■ Dataset extract
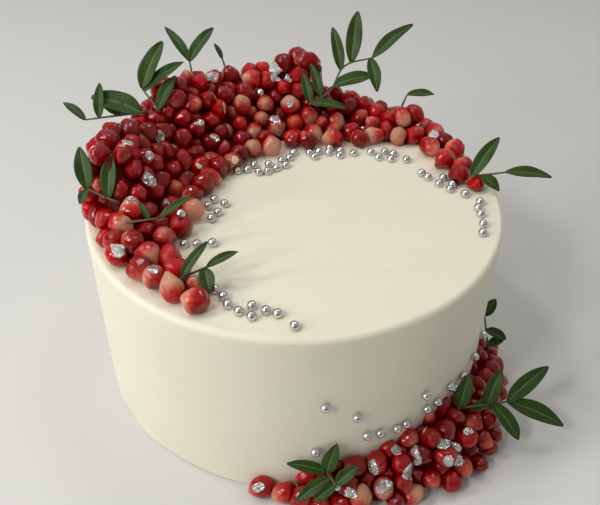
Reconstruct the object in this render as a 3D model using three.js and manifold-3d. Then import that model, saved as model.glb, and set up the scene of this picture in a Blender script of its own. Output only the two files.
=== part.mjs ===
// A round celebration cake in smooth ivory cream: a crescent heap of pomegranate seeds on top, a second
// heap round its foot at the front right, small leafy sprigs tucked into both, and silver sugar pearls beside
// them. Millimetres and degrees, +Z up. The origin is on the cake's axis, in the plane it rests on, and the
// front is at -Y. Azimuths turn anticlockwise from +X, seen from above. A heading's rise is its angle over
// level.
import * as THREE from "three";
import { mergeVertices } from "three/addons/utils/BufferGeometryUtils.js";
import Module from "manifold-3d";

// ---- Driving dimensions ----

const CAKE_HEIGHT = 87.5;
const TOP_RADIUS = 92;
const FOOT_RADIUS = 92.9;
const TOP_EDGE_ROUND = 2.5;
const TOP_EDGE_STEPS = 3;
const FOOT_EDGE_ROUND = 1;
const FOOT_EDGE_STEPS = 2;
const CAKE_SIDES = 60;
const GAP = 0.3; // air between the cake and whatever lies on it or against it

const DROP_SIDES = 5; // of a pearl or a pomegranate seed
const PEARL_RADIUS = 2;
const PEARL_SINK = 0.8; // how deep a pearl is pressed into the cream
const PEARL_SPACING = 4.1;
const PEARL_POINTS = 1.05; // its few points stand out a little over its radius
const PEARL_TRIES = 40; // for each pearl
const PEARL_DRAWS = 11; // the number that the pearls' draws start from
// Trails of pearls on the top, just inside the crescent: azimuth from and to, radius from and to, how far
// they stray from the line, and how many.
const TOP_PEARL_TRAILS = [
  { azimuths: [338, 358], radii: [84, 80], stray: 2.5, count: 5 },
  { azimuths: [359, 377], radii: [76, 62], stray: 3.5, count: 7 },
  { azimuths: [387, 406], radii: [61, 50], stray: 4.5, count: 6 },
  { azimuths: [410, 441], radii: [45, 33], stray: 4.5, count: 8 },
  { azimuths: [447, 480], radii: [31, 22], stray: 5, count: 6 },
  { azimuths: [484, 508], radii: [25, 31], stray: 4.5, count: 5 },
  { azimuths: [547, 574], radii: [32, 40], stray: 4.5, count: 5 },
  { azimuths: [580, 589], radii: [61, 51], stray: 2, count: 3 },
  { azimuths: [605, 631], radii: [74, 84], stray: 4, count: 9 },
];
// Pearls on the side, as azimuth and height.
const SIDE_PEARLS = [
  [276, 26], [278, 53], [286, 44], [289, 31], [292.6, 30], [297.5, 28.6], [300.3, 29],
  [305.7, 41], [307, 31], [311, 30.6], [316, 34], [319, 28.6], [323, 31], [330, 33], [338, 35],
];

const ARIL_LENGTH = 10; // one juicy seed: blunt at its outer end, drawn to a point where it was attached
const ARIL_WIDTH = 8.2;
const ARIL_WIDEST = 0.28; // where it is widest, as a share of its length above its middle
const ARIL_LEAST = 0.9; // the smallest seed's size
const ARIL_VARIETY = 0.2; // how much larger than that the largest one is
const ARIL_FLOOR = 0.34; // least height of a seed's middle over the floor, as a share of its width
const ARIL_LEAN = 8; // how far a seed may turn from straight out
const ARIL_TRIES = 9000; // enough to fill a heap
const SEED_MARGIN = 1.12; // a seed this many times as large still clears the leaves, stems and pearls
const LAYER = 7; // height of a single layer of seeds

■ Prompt
Return from the data every line that holds "import".

■ Answer
Reconstruct the object in this render as a 3D model using three.js and manifold-3d. Then import that model, saved as model.glb, and set up the scene of this picture in a Blender script of its own. Output only the two files.
import * as THREE from "three";
import { mergeVertices } from "three/addons/utils/BufferGeometryUtils.js";
import Module from "manifold-3d";